-------- The input --------

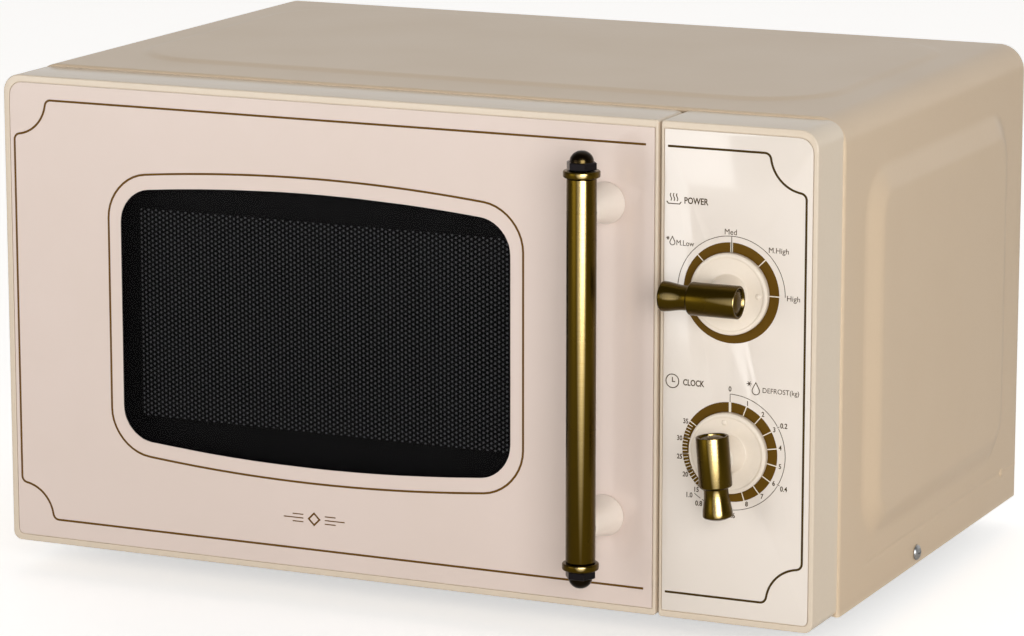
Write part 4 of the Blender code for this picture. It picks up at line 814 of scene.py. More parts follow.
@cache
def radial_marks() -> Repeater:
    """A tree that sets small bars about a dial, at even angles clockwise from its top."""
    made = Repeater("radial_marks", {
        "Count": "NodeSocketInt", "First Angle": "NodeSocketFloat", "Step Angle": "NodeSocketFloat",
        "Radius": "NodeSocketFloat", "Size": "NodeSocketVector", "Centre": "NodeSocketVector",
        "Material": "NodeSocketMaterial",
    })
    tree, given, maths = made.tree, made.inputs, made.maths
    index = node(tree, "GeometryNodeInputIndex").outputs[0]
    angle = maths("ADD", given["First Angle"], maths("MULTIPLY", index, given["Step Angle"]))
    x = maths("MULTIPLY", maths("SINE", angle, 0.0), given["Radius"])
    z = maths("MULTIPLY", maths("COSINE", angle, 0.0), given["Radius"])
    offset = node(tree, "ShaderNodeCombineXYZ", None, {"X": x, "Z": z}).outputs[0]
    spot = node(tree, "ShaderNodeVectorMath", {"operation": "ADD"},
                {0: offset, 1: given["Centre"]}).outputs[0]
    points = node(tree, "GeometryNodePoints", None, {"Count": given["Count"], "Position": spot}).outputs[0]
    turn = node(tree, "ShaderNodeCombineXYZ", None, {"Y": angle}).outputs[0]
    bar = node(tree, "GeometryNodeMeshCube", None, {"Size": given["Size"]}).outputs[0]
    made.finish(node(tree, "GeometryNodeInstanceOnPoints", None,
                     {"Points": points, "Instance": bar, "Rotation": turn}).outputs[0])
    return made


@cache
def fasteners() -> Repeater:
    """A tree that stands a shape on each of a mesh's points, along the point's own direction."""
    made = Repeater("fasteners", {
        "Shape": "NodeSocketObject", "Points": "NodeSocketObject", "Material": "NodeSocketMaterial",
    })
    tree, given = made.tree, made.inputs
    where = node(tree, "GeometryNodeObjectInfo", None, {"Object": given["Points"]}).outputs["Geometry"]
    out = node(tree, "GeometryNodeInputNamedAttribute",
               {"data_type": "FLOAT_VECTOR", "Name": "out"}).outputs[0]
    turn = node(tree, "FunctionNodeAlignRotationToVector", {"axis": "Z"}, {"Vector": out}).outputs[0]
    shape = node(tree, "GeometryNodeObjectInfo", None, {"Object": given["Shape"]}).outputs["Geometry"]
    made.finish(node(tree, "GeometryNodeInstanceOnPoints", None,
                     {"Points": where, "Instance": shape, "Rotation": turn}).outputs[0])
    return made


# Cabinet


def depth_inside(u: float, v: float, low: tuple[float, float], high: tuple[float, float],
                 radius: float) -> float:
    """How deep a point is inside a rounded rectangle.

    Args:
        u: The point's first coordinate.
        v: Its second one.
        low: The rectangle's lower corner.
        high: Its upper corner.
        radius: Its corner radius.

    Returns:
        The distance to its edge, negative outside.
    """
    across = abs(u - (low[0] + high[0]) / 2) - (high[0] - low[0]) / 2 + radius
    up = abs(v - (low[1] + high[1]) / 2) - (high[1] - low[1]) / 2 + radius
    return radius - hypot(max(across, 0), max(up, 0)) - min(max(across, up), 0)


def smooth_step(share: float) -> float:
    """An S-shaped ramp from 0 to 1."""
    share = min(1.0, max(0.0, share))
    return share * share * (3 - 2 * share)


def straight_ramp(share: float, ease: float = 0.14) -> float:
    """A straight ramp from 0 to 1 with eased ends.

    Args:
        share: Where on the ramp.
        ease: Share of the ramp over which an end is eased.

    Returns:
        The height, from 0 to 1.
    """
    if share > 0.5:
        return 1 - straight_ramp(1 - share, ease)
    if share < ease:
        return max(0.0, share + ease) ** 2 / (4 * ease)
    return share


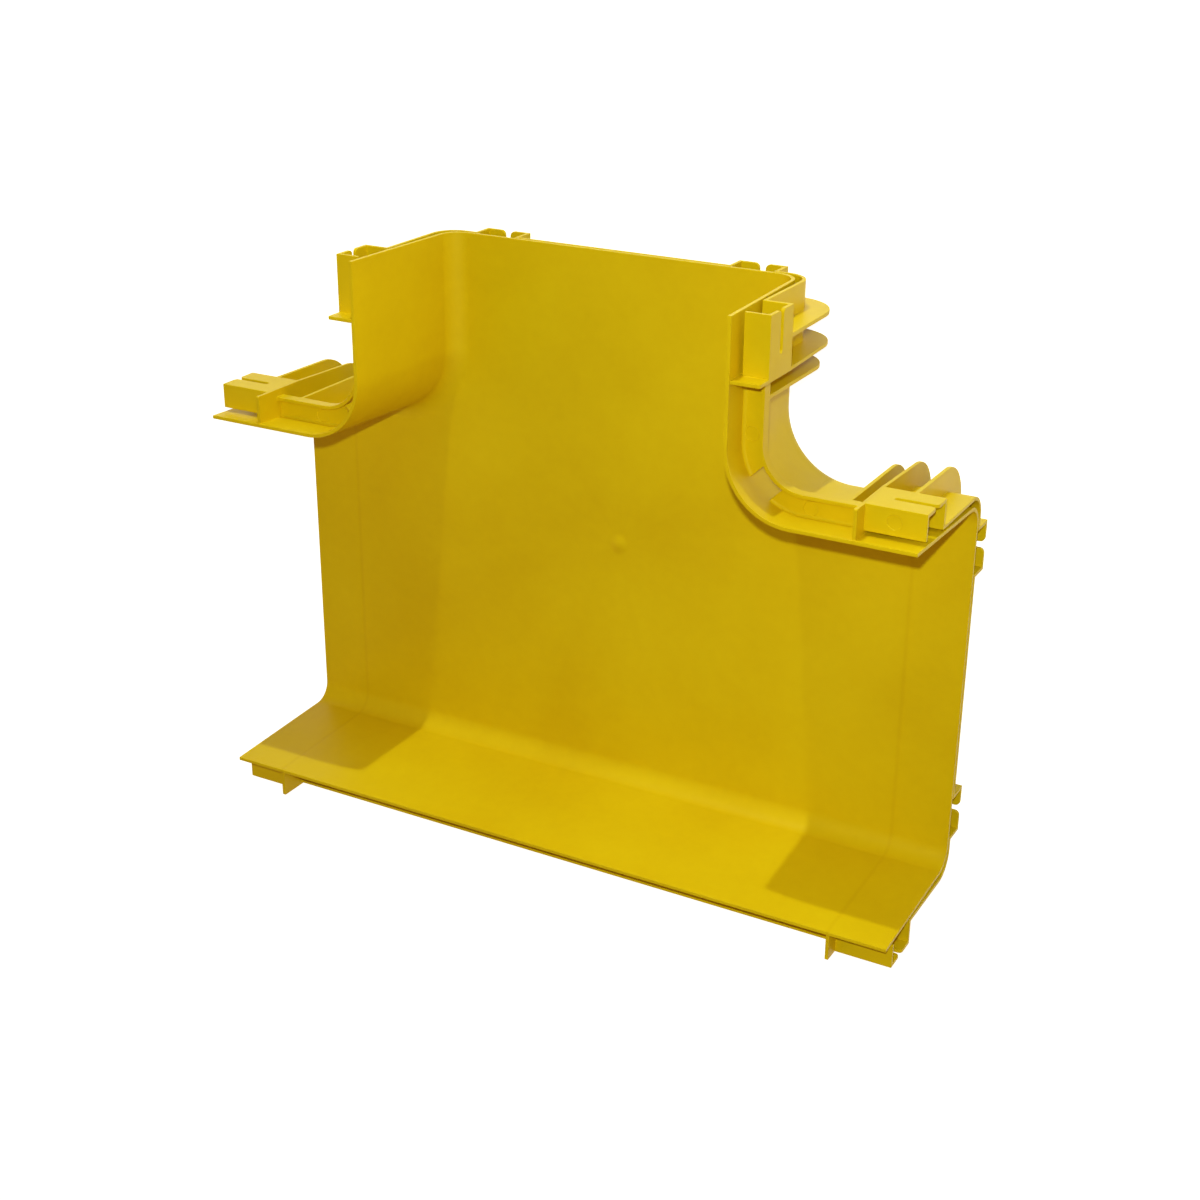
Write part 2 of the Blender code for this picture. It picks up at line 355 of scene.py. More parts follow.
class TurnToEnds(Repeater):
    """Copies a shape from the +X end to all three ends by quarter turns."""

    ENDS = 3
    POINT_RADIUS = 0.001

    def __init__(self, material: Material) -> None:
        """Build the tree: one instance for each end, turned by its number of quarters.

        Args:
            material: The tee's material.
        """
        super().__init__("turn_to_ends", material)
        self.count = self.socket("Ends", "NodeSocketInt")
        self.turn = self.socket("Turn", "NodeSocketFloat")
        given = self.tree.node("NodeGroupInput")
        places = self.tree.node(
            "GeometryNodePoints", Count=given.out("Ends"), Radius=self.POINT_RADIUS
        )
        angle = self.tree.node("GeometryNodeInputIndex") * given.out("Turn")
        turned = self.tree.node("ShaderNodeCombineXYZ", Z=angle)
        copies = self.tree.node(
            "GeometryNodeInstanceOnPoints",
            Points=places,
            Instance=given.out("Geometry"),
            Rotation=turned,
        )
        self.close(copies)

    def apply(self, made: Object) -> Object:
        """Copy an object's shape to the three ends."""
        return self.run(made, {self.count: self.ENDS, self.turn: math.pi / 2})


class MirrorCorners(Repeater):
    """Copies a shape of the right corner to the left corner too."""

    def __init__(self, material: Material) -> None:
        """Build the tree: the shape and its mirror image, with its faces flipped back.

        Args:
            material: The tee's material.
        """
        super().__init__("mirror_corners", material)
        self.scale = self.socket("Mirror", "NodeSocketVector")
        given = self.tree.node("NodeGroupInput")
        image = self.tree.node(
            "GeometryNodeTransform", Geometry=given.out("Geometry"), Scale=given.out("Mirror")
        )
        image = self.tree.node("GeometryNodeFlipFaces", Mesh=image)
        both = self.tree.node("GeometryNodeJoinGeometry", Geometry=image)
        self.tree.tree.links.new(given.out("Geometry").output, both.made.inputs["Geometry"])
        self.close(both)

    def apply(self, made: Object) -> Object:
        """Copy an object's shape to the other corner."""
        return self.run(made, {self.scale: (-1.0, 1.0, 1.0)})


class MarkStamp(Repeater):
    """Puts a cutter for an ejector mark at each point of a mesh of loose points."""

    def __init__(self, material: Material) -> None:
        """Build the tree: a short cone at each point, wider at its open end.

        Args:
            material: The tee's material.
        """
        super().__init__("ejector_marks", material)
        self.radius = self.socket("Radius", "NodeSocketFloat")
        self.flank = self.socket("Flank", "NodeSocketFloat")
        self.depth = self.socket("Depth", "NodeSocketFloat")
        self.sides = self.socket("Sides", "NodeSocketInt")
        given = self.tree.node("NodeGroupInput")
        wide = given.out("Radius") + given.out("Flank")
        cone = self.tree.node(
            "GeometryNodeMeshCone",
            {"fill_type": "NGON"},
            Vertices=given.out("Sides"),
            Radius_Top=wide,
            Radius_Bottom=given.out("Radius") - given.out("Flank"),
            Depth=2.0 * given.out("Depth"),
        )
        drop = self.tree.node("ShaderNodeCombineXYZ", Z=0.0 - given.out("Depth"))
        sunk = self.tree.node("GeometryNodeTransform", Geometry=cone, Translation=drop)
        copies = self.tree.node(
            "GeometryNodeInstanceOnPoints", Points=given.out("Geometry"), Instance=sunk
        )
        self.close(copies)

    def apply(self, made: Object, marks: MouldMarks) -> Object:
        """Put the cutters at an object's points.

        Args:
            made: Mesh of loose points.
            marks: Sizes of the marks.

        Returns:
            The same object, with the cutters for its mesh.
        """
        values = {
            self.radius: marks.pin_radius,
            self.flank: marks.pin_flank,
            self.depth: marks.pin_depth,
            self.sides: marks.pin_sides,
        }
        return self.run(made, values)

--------

- [What to do]: All of the material above needs to be copied exactly.

- [Output of the exercise]:
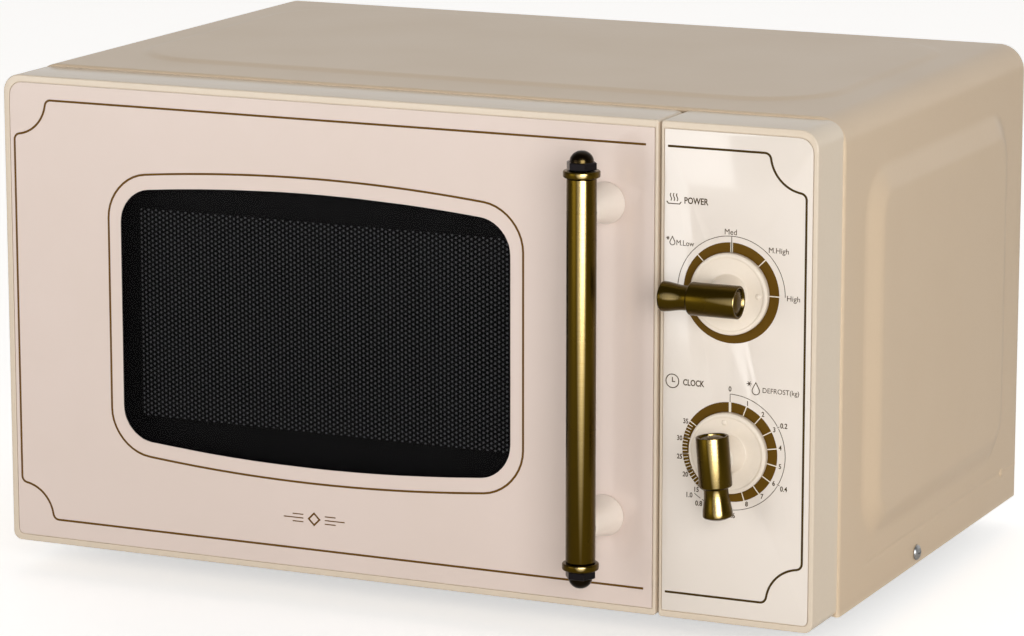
Write part 4 of the Blender code for this picture. It picks up at line 814 of scene.py. More parts follow.
@cache
def radial_marks() -> Repeater:
    """A tree that sets small bars about a dial, at even angles clockwise from its top."""
    made = Repeater("radial_marks", {
        "Count": "NodeSocketInt", "First Angle": "NodeSocketFloat", "Step Angle": "NodeSocketFloat",
        "Radius": "NodeSocketFloat", "Size": "NodeSocketVector", "Centre": "NodeSocketVector",
        "Material": "NodeSocketMaterial",
    })
    tree, given, maths = made.tree, made.inputs, made.maths
    index = node(tree, "GeometryNodeInputIndex").outputs[0]
    angle = maths("ADD", given["First Angle"], maths("MULTIPLY", index, given["Step Angle"]))
    x = maths("MULTIPLY", maths("SINE", angle, 0.0), given["Radius"])
    z = maths("MULTIPLY", maths("COSINE", angle, 0.0), given["Radius"])
    offset = node(tree, "ShaderNodeCombineXYZ", None, {"X": x, "Z": z}).outputs[0]
    spot = node(tree, "ShaderNodeVectorMath", {"operation": "ADD"},
                {0: offset, 1: given["Centre"]}).outputs[0]
    points = node(tree, "GeometryNodePoints", None, {"Count": given["Count"], "Position": spot}).outputs[0]
    turn = node(tree, "ShaderNodeCombineXYZ", None, {"Y": angle}).outputs[0]
    bar = node(tree, "GeometryNodeMeshCube", None, {"Size": given["Size"]}).outputs[0]
    made.finish(node(tree, "GeometryNodeInstanceOnPoints", None,
                     {"Points": points, "Instance": bar, "Rotation": turn}).outputs[0])
    return made


@cache
def fasteners() -> Repeater:
    """A tree that stands a shape on each of a mesh's points, along the point's own direction."""
    made = Repeater("fasteners", {
        "Shape": "NodeSocketObject", "Points": "NodeSocketObject", "Material": "NodeSocketMaterial",
    })
    tree, given = made.tree, made.inputs
    where = node(tree, "GeometryNodeObjectInfo", None, {"Object": given["Points"]}).outputs["Geometry"]
    out = node(tree, "GeometryNodeInputNamedAttribute",
               {"data_type": "FLOAT_VECTOR", "Name": "out"}).outputs[0]
    turn = node(tree, "FunctionNodeAlignRotationToVector", {"axis": "Z"}, {"Vector": out}).outputs[0]
    shape = node(tree, "GeometryNodeObjectInfo", None, {"Object": given["Shape"]}).outputs["Geometry"]
    made.finish(node(tree, "GeometryNodeInstanceOnPoints", None,
                     {"Points": where, "Instance": shape, "Rotation": turn}).outputs[0])
    return made


# Cabinet


def depth_inside(u: float, v: float, low: tuple[float, float], high: tuple[float, float],
                 radius: float) -> float:
    """How deep a point is inside a rounded rectangle.

    Args:
        u: The point's first coordinate.
        v: Its second one.
        low: The rectangle's lower corner.
        high: Its upper corner.
        radius: Its corner radius.

    Returns:
        The distance to its edge, negative outside.
    """
    across = abs(u - (low[0] + high[0]) / 2) - (high[0] - low[0]) / 2 + radius
    up = abs(v - (low[1] + high[1]) / 2) - (high[1] - low[1]) / 2 + radius
    return radius - hypot(max(across, 0), max(up, 0)) - min(max(across, up), 0)


def smooth_step(share: float) -> float:
    """An S-shaped ramp from 0 to 1."""
    share = min(1.0, max(0.0, share))
    return share * share * (3 - 2 * share)


def straight_ramp(share: float, ease: float = 0.14) -> float:
    """A straight ramp from 0 to 1 with eased ends.

    Args:
        share: Where on the ramp.
        ease: Share of the ramp over which an end is eased.

    Returns:
        The height, from 0 to 1.
    """
    if share > 0.5:
        return 1 - straight_ramp(1 - share, ease)
    if share < ease:
        return max(0.0, share + ease) ** 2 / (4 * ease)
    return share


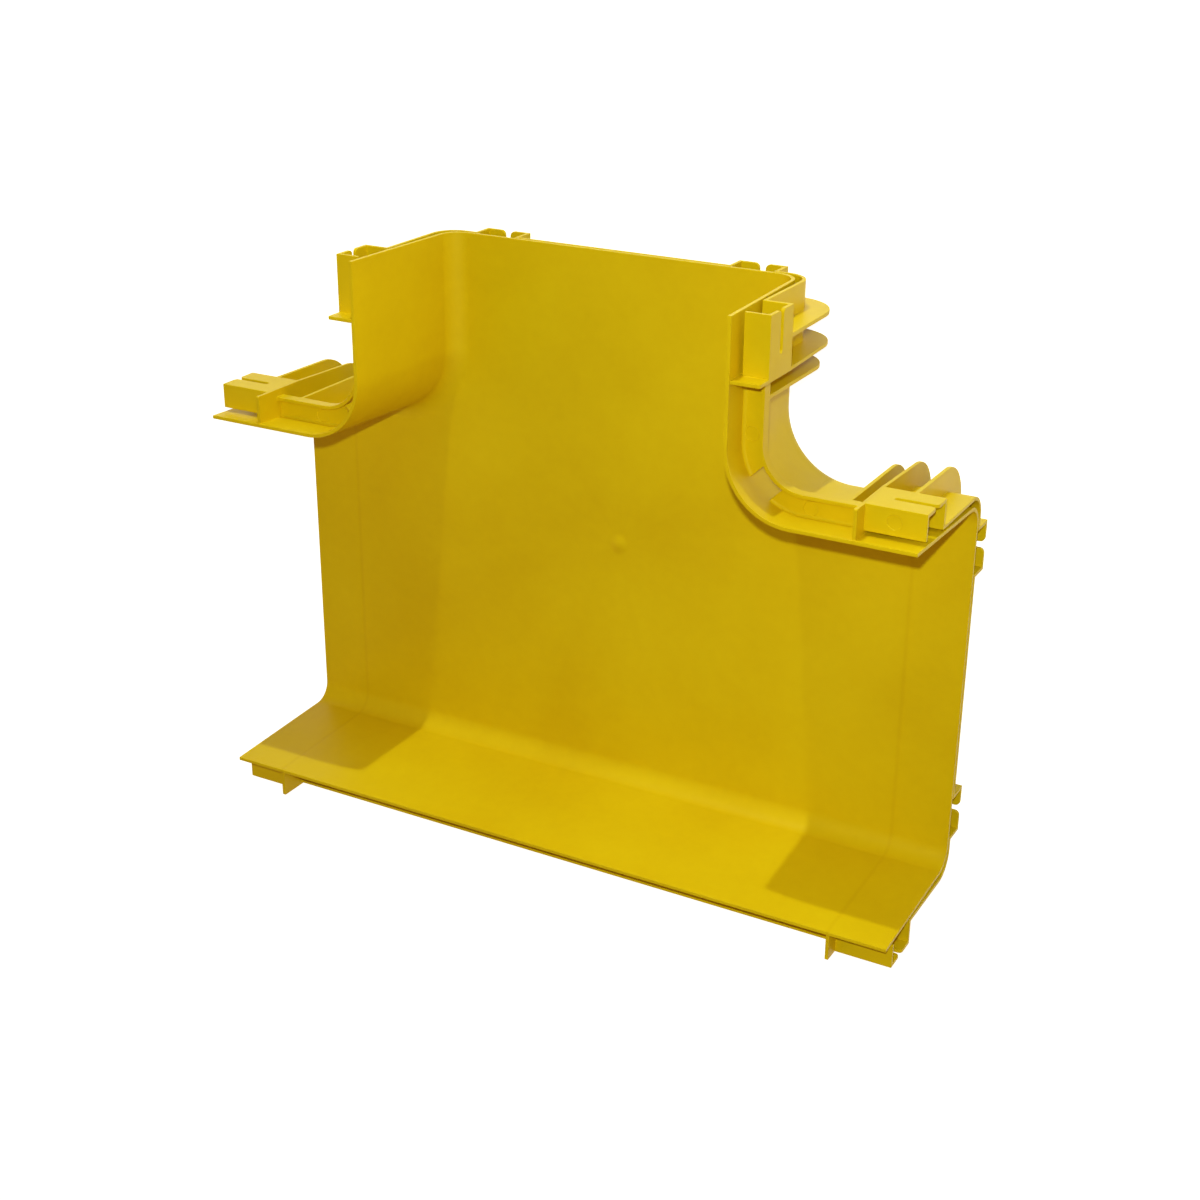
Write part 2 of the Blender code for this picture. It picks up at line 355 of scene.py. More parts follow.
class TurnToEnds(Repeater):
    """Copies a shape from the +X end to all three ends by quarter turns."""

    ENDS = 3
    POINT_RADIUS = 0.001

    def __init__(self, material: Material) -> None:
        """Build the tree: one instance for each end, turned by its number of quarters.

        Args:
            material: The tee's material.
        """
        super().__init__("turn_to_ends", material)
        self.count = self.socket("Ends", "NodeSocketInt")
        self.turn = self.socket("Turn", "NodeSocketFloat")
        given = self.tree.node("NodeGroupInput")
        places = self.tree.node(
            "GeometryNodePoints", Count=given.out("Ends"), Radius=self.POINT_RADIUS
        )
        angle = self.tree.node("GeometryNodeInputIndex") * given.out("Turn")
        turned = self.tree.node("ShaderNodeCombineXYZ", Z=angle)
        copies = self.tree.node(
            "GeometryNodeInstanceOnPoints",
            Points=places,
            Instance=given.out("Geometry"),
            Rotation=turned,
        )
        self.close(copies)

    def apply(self, made: Object) -> Object:
        """Copy an object's shape to the three ends."""
        return self.run(made, {self.count: self.ENDS, self.turn: math.pi / 2})


class MirrorCorners(Repeater):
    """Copies a shape of the right corner to the left corner too."""

    def __init__(self, material: Material) -> None:
        """Build the tree: the shape and its mirror image, with its faces flipped back.

        Args:
            material: The tee's material.
        """
        super().__init__("mirror_corners", material)
        self.scale = self.socket("Mirror", "NodeSocketVector")
        given = self.tree.node("NodeGroupInput")
        image = self.tree.node(
            "GeometryNodeTransform", Geometry=given.out("Geometry"), Scale=given.out("Mirror")
        )
        image = self.tree.node("GeometryNodeFlipFaces", Mesh=image)
        both = self.tree.node("GeometryNodeJoinGeometry", Geometry=image)
        self.tree.tree.links.new(given.out("Geometry").output, both.made.inputs["Geometry"])
        self.close(both)

    def apply(self, made: Object) -> Object:
        """Copy an object's shape to the other corner."""
        return self.run(made, {self.scale: (-1.0, 1.0, 1.0)})


class MarkStamp(Repeater):
    """Puts a cutter for an ejector mark at each point of a mesh of loose points."""

    def __init__(self, material: Material) -> None:
        """Build the tree: a short cone at each point, wider at its open end.

        Args:
            material: The tee's material.
        """
        super().__init__("ejector_marks", material)
        self.radius = self.socket("Radius", "NodeSocketFloat")
        self.flank = self.socket("Flank", "NodeSocketFloat")
        self.depth = self.socket("Depth", "NodeSocketFloat")
        self.sides = self.socket("Sides", "NodeSocketInt")
        given = self.tree.node("NodeGroupInput")
        wide = given.out("Radius") + given.out("Flank")
        cone = self.tree.node(
            "GeometryNodeMeshCone",
            {"fill_type": "NGON"},
            Vertices=given.out("Sides"),
            Radius_Top=wide,
            Radius_Bottom=given.out("Radius") - given.out("Flank"),
            Depth=2.0 * given.out("Depth"),
        )
        drop = self.tree.node("ShaderNodeCombineXYZ", Z=0.0 - given.out("Depth"))
        sunk = self.tree.node("GeometryNodeTransform", Geometry=cone, Translation=drop)
        copies = self.tree.node(
            "GeometryNodeInstanceOnPoints", Points=given.out("Geometry"), Instance=sunk
        )
        self.close(copies)

    def apply(self, made: Object, marks: MouldMarks) -> Object:
        """Put the cutters at an object's points.

        Args:
            made: Mesh of loose points.
            marks: Sizes of the marks.

        Returns:
            The same object, with the cutters for its mesh.
        """
        values = {
            self.radius: marks.pin_radius,
            self.flank: marks.pin_flank,
            self.depth: marks.pin_depth,
            self.sides: marks.pin_sides,
        }
        return self.run(made, values)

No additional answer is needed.